▸ **The problem**
Give back, unchanged, the line with "to stand on", the line with "shown = obj.evaluated_get(depsgraph)", and every line between them, and no other line.

▸ **Stored data**
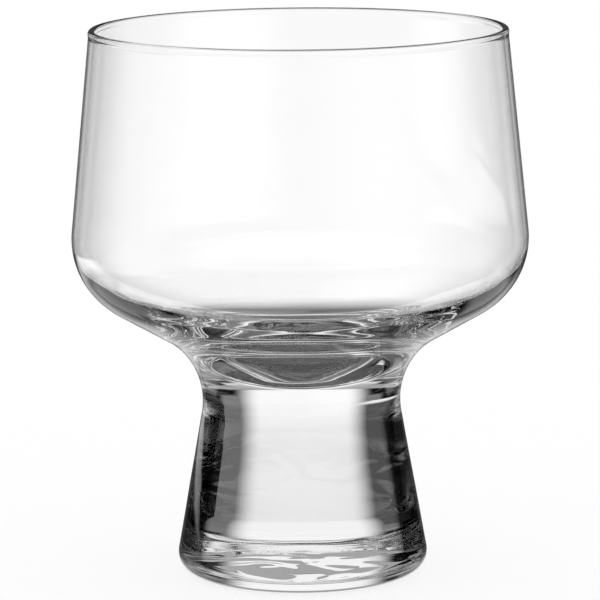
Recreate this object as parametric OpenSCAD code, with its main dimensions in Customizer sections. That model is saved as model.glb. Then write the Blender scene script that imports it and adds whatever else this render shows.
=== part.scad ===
// Squat footed cocktail glass: a thin blown bowl fused onto a solid pressed foot.
// Both pieces are turned round the Z axis from outlines of [radius, height] points.
// The glass stands on z = 0, and its axis is the Z axis.

/* [Overall] */
// Height from the table to the top of the rim
glass_h = 110; // [98:1:124]

/* [Bowl] */
// Outside diameter that the side wall reaches at the rim
rim_d = 83.4; // [78:0.2:88]
// Outside diameter at which the side wall and the underside would meet in a sharp corner
shoulder_d = 93.4; // [89:0.2:99]
// Height of that sharp corner above the seam at the neck
shoulder_rise = 24.2; // [20:0.2:31]
// Radius that rounds the outside of the shoulder
shoulder_round = 16.2; // [12:0.2:18]
// Thickness of the side wall
side_wall = 1.2; // [0.9:0.05:1.8]
// Thickness by which the floor is deeper than the underside at the shoulder
floor_wall = 1.1; // [0.7:0.1:2.2]
// Radius that rounds the inside of the shoulder
inner_round = 12.4; // [10:0.2:14.6]
// Thickness of the glass between the seam and the lowest point inside the bowl
floor_t = 6; // [3.4:0.2:10]
// Radius of the round dish in the middle of the floor
dish_round = 24; // [12:0.5:34]
// How far the round bead that fire polishing leaves on the rim stands out from both faces of the wall
bead_proud = 0.15; // [0.06:0.01:0.4]
// Radius of the hollow curves that run the bead out into the wall
bead_blend = 4; // [2:0.2:8]

/* [Neck] */
// Diameter at the narrowest place, where bowl and foot are fused
neck_d = 39.8; // [34:0.2:44]
// Height of that place above the table
neck_h = 35; // [28:0.5:42]
// Radius of the hollow curve round the neck
neck_round = 15.2; // [10:0.2:18]

/* [Foot] */
// Diameter at which the side of the foot and the table would meet in a sharp corner
foot_d = 51.8; // [46:0.2:58]
// Radius that rounds the lower edge of the foot
edge_round = 4; // [2:0.1:6]
// Width of the flat ring that the glass rests on
rest_w = 1.4; // [0.8:0.1:3]
// Depth of the shallow hollow under the foot
punt_depth = 1.2; // [0.5:0.1:2.5]

/* [Hidden] */

// How far the straight stretches that stand for a curve may lie inside it
curve_error = 0.008;
// Facets of a full turn
$fn = 120;

bead_r = side_wall / 2 + bead_proud;
neck_r = neck_d / 2;

// Sharp corners of the outline, and the centres of its arcs
outer_rim = [rim_d / 2, glass_h - bead_r];
outer_shoulder = [shoulder_d / 2, neck_h + shoulder_rise];
neck_centre = [neck_r + neck_round, neck_h];
foot_corner = [foot_d / 2, 0];
inner_rim = outer_rim - [side_wall, 0];
bead_centre = (outer_rim + inner_rim) / 2;
inner_shoulder = outer_shoulder + [-side_wall, floor_wall];
dish_centre = [0, neck_h + floor_t + dish_round];

// The directions, from the centre of an arc, in which the straight stretches touch it
underside_turn = touching_turn(outer_shoulder, neck_centre, neck_round, 1);
flank_turn = touching_turn(foot_corner, neck_centre, neck_round, -1);
dish_turn = touching_turn(inner_shoulder, dish_centre, dish_round, -1);

underside_start = on_circle(neck_centre, neck_round, underside_turn);
flank_start = on_circle(neck_centre, neck_round, flank_turn);
dish_edge = on_circle(dish_centre, dish_round, dish_turn);

// The flat ring starts where the rounded lower edge reaches the table
edge_centre = round_centre(flank_start, foot_corner, [0, 0], edge_round);
punt_r = edge_centre.x - rest_w;
punt_round = (punt_r ^ 2 + punt_depth ^ 2) / (2 * punt_depth);
punt_centre = [0, punt_depth - punt_round];

function unit(v) = v / norm(v);

function heading(v) = atan2(v.y, v.x);

function on_circle(centre, radius, turn) = centre + radius * [cos(turn), sin(turn)];

// Direction from the centre to the place where a line through the point touches the circle,
// on the side that is anticlockwise of the point, 1, or clockwise of it, -1
function touching_turn(point, centre, radius, side) =
    heading(point - centre) + side * acos(radius / norm(point - centre));

// Centre of the arc that rounds the corner between the lines to before and to after
function round_centre(before, corner, after, radius) =
    let (u = unit(before - corner), v = unit(after - corner))
    corner + unit(u + v) * radius / sin(acos(u * v) / 2);

// Foot of the perpendicular from a point to the line through from and to
function nearest_on_line(point, from, to) =
    let (u = unit(to - from))
    from + u * ((point - from) * u);

// Turn in degrees from one direction to another, the short way round
function swing(from_turn, to_turn) =
    let (turn = to_turn - from_turn)
    turn > 180 ? turn - 360 : turn < -180 ? turn + 360 : turn;

// Points along an arc that swings from one direction by so many degrees
function swept_points(centre, radius, from_turn, whole) =
    let (steps = ceil(abs(whole) / (2 * acos(1 - curve_error / radius))))
    [for (i = [0:steps]) on_circle(centre, radius, from_turn + whole * i / steps)];

// Points along the shorter arc between two directions
function arc_points(centre, radius, from_turn, to_turn) =
    swept_points(centre, radius, from_turn, swing(from_turn, to_turn));

// Points of the arc that runs the bead out into a face of the wall, from the bead downwards
function blend_points(rim, shoulder) =
    let (
        near = nearest_on_line(bead_centre, rim, shoulder),
        sunk = norm(near - bead_centre),
        drop = sqrt((bead_r + bead_blend) ^ 2 - (bead_blend + sunk) ^ 2),
        centre = near + unit(near - bead_centre) * bead_blend + unit(shoulder - rim) * drop
    )
    arc_points(centre, bead_blend, heading(bead_centre - centre), heading(bead_centre - near));

function reversed(points) = [for (i = [len(points) - 1:-1:0]) points[i]];

function without_ends(points) = [for (i = [1:len(points) - 2]) points[i]];

// Points of the arc that rounds a corner, from the line before it to the line after it
function rounded_corner(before, corner, after, radius) =
    let (centre = round_centre(before, corner, after, radius))
    arc_points(
        centre, radius,
        heading(nearest_on_line(centre, before, corner) - centre),
        heading(nearest_on_line(centre, after, corner) - centre)
    );

// Arcs that run the bead out into the outer and the inner face of the wall
outer_blend = blend_points(outer_rim, outer_shoulder);
inner_blend = blend_points(inner_rim, inner_shoulder);

// The bead goes clockwise over the top, from where the inner arc touches it to where the outer does
bead_start = heading(inner_blend[0] - bead_centre);
bead_end = heading(outer_blend[0] - bead_centre);
bead = swept_points(bead_centre, bead_r, bead_start, swing(bead_start, bead_end) - 360);

// Outside of the bowl down to the seam, its inside from the dish up, then the bead over the rim
bowl_outline = [
    each outer_blend,
    each rounded_corner(outer_rim, outer_shoulder, underside_start, shoulder_round),
    each arc_points(neck_centre, neck_round, underside_turn, 180),
    [0, neck_h],
    each arc_points(dish_centre, dish_round, -90, dish_turn),
    each rounded_corner(dish_edge, inner_shoulder, inner_rim, inner_round),
    each reversed(inner_blend),
    each without_ends(bead)
];

// Side of the foot from the seam down to the table, then the ring and the hollow underneath
foot_outline = [
    [0, neck_h],
    each arc_points(neck_centre, neck_round, 180, flank_turn),
    each rounded_corner(flank_start, foot_corner, [0, 0], edge_round),
    each arc_points(punt_centre, punt_round, heading([punt_r, 0] - punt_centre), 90)
];

// Thin bowl with its fire-polished rim and its thick, dished floor
module bowl()
    color("aliceblue", 0.4)
        rotate_extrude() polygon(bowl_outline);

// Solid flared foot with a rounded lower edge and a hollow that leaves a ring to stand on
module foot()
    color("lightsteelblue", 0.6)
        rotate_extrude() polygon(foot_outline);

bowl();
foot();
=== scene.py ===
import cmath
import math

import bpy
from mathutils import Euler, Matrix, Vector, noise


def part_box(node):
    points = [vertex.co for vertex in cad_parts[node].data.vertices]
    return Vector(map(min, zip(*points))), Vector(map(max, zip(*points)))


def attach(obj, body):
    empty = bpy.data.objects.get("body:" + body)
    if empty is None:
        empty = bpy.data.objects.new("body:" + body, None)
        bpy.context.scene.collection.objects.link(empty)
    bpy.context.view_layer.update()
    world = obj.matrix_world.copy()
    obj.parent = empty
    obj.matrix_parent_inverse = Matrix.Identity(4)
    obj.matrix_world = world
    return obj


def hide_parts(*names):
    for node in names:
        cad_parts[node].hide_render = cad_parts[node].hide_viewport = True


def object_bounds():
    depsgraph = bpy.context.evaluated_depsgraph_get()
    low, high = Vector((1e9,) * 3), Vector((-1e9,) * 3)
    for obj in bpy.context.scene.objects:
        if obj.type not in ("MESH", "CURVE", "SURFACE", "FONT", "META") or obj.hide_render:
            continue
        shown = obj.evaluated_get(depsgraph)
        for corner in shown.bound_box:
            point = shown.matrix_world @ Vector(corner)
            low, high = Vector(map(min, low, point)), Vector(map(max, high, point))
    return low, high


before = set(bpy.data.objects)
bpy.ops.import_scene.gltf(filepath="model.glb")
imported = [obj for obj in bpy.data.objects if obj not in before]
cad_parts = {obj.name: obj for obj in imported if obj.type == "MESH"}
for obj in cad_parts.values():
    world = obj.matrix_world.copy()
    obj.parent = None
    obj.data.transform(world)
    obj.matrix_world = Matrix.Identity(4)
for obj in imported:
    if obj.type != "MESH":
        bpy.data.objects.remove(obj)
CAD_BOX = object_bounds()

# Lengths are in metres unless a comment says otherwise
MM = 0.001
HALF_TURN_DEG = 180
PHOTO_PX = 600

# The camera, worked out from the outline of the glass and the ellipses of its rim and foot. The width
# of its sensor is in millimetres, and the focal length in pixels of the photograph.
CAMERA_DISTANCE = 817.8 * MM
CAMERA_HEIGHT = 193.6 * MM
CAMERA_DOWN_DEG = 9.612
CAMERA_ROLL_DEG = -0.489
CAMERA_SEES_TO = 50.0
SENSOR = 36.0
FOCAL_PX = 4131.8
AXIS_AT_PX = 300.7

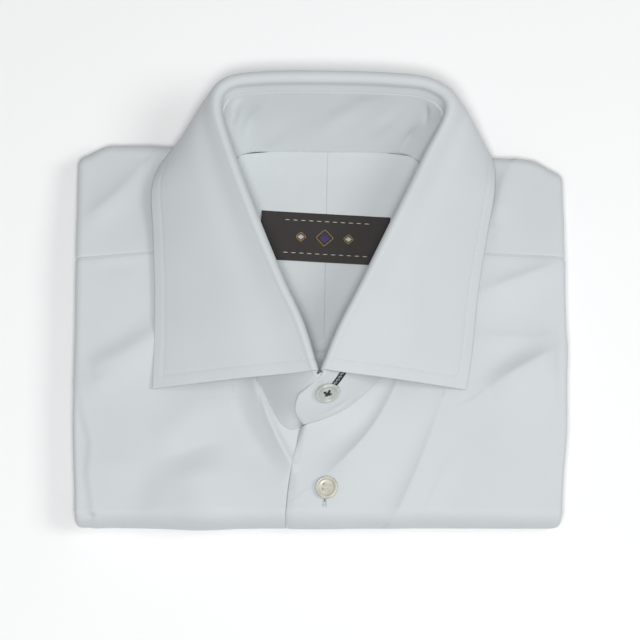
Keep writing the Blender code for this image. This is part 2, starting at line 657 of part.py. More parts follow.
def make_hidden_layers(material):
    """Sleeves, folded sides, the rest of the fronts and back and the tail, as one stack."""
    front = FRONT_EDGE + FRONT_ROLL
    reach = HALF_WIDTH - SIDE_ROLL - STACK_INSET
    across = np.linspace(-reach, reach, 23)
    rings = [stack_ring(x, 28, 7, 5) for x in across]
    count = len(rings[0])
    points = list(rings)
    faces = grid_faces(len(rings), count)
    for i in range(len(rings) - 1):
        a = i * count + count - 1
        faces.append((a, i * count, (i + 1) * count, a + count))
    total = len(rings) * count
    for end, ring in ((0, rings[0]), (len(rings) - 1, rings[-1])):
        sign = -1 if end == 0 else 1
        centre = ring.copy()
        centre[:, 1] = np.clip(ring[:, 1], front, stack_far(across[end]) - 4.0)
        centre[:, 2] = MID_HEIGHT
        previous = end * count
        for share in SIDE_SHARES:
            level = ring + (centre - ring) * share
            depth = np.linalg.norm(level - ring, axis=1)
            below = (ring[:, 2] < MID_HEIGHT) & (ring[:, 1] > front)
            free = below | (depth > WRAPPED_DEPTH)
            taper = 1.0 - 0.7 * fade(ring[:, 1], 62.0, 80.0)
            full = STACK_REACH * layer_edge(share) * taper
            level[:, 0] += sign * full * np.where(free, 1.0, WRAPPED_SHARE)
            points.append(level)
            for j in range(count):
                k = (j + 1) % count
                quad = (previous + j, previous + k, total + k, total + j)
                faces.append(quad[::-1] if sign < 0 else quad)
            previous = total
            total += count
        ends = [previous + j for j in range(count)]
        faces.append(tuple(ends[::-1] if sign < 0 else ends))
    points = drawn_in(np.concatenate(points))
    if signed_volume(points, faces) < 0:
        faces = [face[::-1] for face in faces]
    return new_object("hidden_layers", points, faces, material)


def button_body(name, radius, material):
    """A turned button with a raised rim, a dished face and four thread holes."""
    sides, rings = BUTTON_SIDES, len(BUTTON_PROFILE)
    points, faces = [], []
    for share, height in BUTTON_PROFILE:
        for k in range(sides):
            angle = 2 * math.pi * k / sides
            across = share * radius
            points.append((across * math.cos(angle), across * math.sin(angle), height))
    for i in range(rings - 1):
        for k in range(sides):
            n = (k + 1) % sides
            faces.append((i * sides + k, i * sides + n, (i + 1) * sides + n, (i + 1) * sides + k))
    faces.append(tuple(range(sides))[::-1])
    faces.append(tuple((rings - 1) * sides + k for k in range(sides)))
    item = new_object(name, points, faces, material)
    for x in (-BUTTON_HOLE_SPACING / 2, BUTTON_HOLE_SPACING / 2):
        for y in (-BUTTON_HOLE_SPACING / 2, BUTTON_HOLE_SPACING / 2):
            drill_hole(item, x, y)
    return item


def drill_hole(item, x, y):
    """Cuts one thread hole through a button, before the button is placed."""
    corners, faces, sides = [], [], 8
    for height in (-1.0, BUTTON_HEIGHT + 1.0):
        for k in range(sides):
            angle = 2 * math.pi * k / sides
            px = x + BUTTON_HOLE_RADIUS * math.cos(angle)
            corners.append((px, y + BUTTON_HOLE_RADIUS * math.sin(angle), height))
    for k in range(sides):
        n = (k + 1) % sides
        faces.append((k, n, sides + n, sides + k))
    faces += [tuple(range(sides))[::-1], tuple(range(sides, 2 * sides))]
    cutter = new_object(f"{item.name}_drill", corners, faces, item.data.materials[0])
    cutter.hide_render = True
    cutter.display_type = "WIRE"
    cutter.parent = item
    hole = item.modifiers.new("hole", "BOOLEAN")
    hole.operation = "DIFFERENCE"
    hole.object = cutter


def place_button(item, point, normal):
    """Sets the button on the cloth at point, facing along normal, with its gap."""
    normal = np.asarray(normal, float) / np.linalg.norm(normal)
    item.location = [float(c) * MM for c in np.asarray(point) + normal * GAP]
    turned = Vector(normal).to_track_quat("Z", "Y")
    item.rotation_mode = "QUATERNION"
    item.rotation_quaternion = turned


def make_collar_button(material):
    """The button of the band, which comes through the tab."""
    rows = along_rows(band_rows(), 400)
    tab = rows[200:][rows[200:, 1] < 0]
    nearest = np.argmin(np.abs(tab[:, 0] - COLLAR_BUTTON_PLACE))
    foot, top = tab[nearest, :3], tab[nearest, 3:]
    normal = np.cross(tab[-1, :3] - tab[nearest, :3], top - foot)
    normal *= np.sign(normal[2]) / np.linalg.norm(normal)
    middle = foot + (top - foot) * COLLAR_BUTTON_RISE + normal * COLLAR_BUTTON_STAND
    place_button(button_body("button_collar", COLLAR_BUTTON_RADIUS, material), middle, normal)


def make_front_button(material):
    x, y = FRONT_BUTTON
    reach = FRONT_BUTTON_RADIUS - 1.0
    near = np.array([(x + dx, y + dy) for dx in (-reach, 0, reach) for dy in (-reach, 0, reach)])
    lifts = overlap_lift(near[:, 0], near[:, 1])
    points = on_body(near[:, 0], near[:, 1], lifts)
    slope_x = (points[6:, 2].mean() - points[:3, 2].mean()) / (2 * reach)
    slope_y = (points[2::3, 2].mean() - points[::3, 2].mean()) / (2 * reach)
    normal = np.array([-slope_x, -slope_y, 1.0])
    plane = points[4, 2] + slope_x * (near[:, 0] - x) + slope_y * (near[:, 1] - y)
    high = max(0.0, float((points[:, 2] - plane).max()))
    button = button_body("button_front", FRONT_BUTTON_RADIUS, material)
    place_button(button, points[4] + [0.0, 0.0, high], normal)


def clear_scene():
    for item in list(bpy.data.objects):
        bpy.data.objects.remove(item, do_unlink=True)


def main():
    clear_scene()
    white = cloth("white twill", (0.80, 0.82, 0.83))
    shade = cloth("white twill in shade", (0.74, 0.76, 0.77))
    woven = cloth("brown woven label", (0.03, 0.02, 0.02), 0.7)
    shell = cloth("cream shell", (0.72, 0.71, 0.62), 0.3)
    pale_shell = cloth("grey green shell", (0.62, 0.66, 0.60), 0.3)
    make_hidden_layers(shade)
    for side in (-1, 1):
        make_front(side, white)
        make_yoke_outer(side, white)
        make_yoke_inner(side, white)
    make_back(shade)
    make_collar_leaf(white)
    make_collar_stand(white)
    make_label(woven)
    make_collar_button(pale_shell)
    make_front_button(shell)


main()
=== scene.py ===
"""The looks of the folded dress shirt: fine shells of cloth on the forms of its solids,
their creases, stitching, buttonholes, buttons and label, and the studio round them.

Tables and lengths are in millimetres, and finished meshes are written in metres.
"""

import math
import bpy
import numpy as np
from mathutils import Matrix, Vector


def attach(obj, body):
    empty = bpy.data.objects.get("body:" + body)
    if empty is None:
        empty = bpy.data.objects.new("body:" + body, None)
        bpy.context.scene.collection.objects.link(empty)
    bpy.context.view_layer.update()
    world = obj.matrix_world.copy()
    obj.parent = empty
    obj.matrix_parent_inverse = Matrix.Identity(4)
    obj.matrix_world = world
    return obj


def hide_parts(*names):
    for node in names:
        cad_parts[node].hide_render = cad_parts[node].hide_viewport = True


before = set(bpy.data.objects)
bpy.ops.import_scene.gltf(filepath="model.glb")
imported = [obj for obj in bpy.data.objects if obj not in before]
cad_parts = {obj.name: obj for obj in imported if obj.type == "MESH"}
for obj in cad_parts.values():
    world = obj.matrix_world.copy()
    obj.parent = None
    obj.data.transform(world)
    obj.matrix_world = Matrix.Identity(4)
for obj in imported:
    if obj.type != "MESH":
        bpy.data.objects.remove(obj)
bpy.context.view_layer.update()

MM = 0.001
UP = (0.0, 0.0, 1.0)

# The camera, a long lens 15 degrees off straight down, and the frame it takes in.
CAMERA_TILT = math.radians(75)
CAMERA_DISTANCE = 1800.0
CAMERA_AIM = (0.0, 7.4, 20.0)
FRAME_WIDTH = 320.0
SENSOR = 36.0

# Overall size of the folded body.
HALF_WIDTH = 122.7
FRONT_EDGE = -96.9
SHOULDER_EDGE = 96.8
SHOULDER_SKEW = 0.036
SHOULDER_CORNER = 7.0
SHOULDER_CORNER_FROM = 106.0
BODY_HEIGHT = 26.0
MID_HEIGHT = BODY_HEIGHT / 2
SHOULDER_HEIGHT = 19.5

# How far each side draws in towards the fold at the front, and where it begins and ends.
DRAWN_IN = {-1: 1.8, 1: 3.6}
DRAWN_FROM = 40.0
DRAWN_TO = 95.0

# Rolled edges: one bundle of layers at the sides, the whole stack at the front.
SIDE_ROLL = 3.6
FRONT_ROLL = 7.0
SHOULDER_ROLL = 5.5
SIDE_WRAP = math.radians(150)
FRONT_WRAP = math.radians(168)
SHOULDER_WRAP = math.radians(105)
FOLD_RATE = 0.62

# Thickness of each piece, with its plies.
CLOTH = 0.9
BAND = 1.7
LEAF = 1.5
LABEL = 0.6

# Lengths that the grids of points are laid out for.
NECK_EDGE = 110.0
FRONT_RUN = 130.0
YOKE_RUN = 70.0
WELL_WIDTH = 50.0
LEAF_LENGTH = 470.0
LEAF_WIDTH = 76.0
BAND_LENGTH = 520.0
BAND_WIDTH = 36.0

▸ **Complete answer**
// Solid flared foot with a rounded lower edge and a hollow that leaves a ring to stand on
module foot()
    color("lightsteelblue", 0.6)
        rotate_extrude() polygon(foot_outline);

bowl();
foot();
=== scene.py ===
import cmath
import math

import bpy
from mathutils import Euler, Matrix, Vector, noise


def part_box(node):
    points = [vertex.co for vertex in cad_parts[node].data.vertices]
    return Vector(map(min, zip(*points))), Vector(map(max, zip(*points)))


def attach(obj, body):
    empty = bpy.data.objects.get("body:" + body)
    if empty is None:
        empty = bpy.data.objects.new("body:" + body, None)
        bpy.context.scene.collection.objects.link(empty)
    bpy.context.view_layer.update()
    world = obj.matrix_world.copy()
    obj.parent = empty
    obj.matrix_parent_inverse = Matrix.Identity(4)
    obj.matrix_world = world
    return obj


def hide_parts(*names):
    for node in names:
        cad_parts[node].hide_render = cad_parts[node].hide_viewport = True


def object_bounds():
    depsgraph = bpy.context.evaluated_depsgraph_get()
    low, high = Vector((1e9,) * 3), Vector((-1e9,) * 3)
    for obj in bpy.context.scene.objects:
        if obj.type not in ("MESH", "CURVE", "SURFACE", "FONT", "META") or obj.hide_render:
            continue
        shown = obj.evaluated_get(depsgraph)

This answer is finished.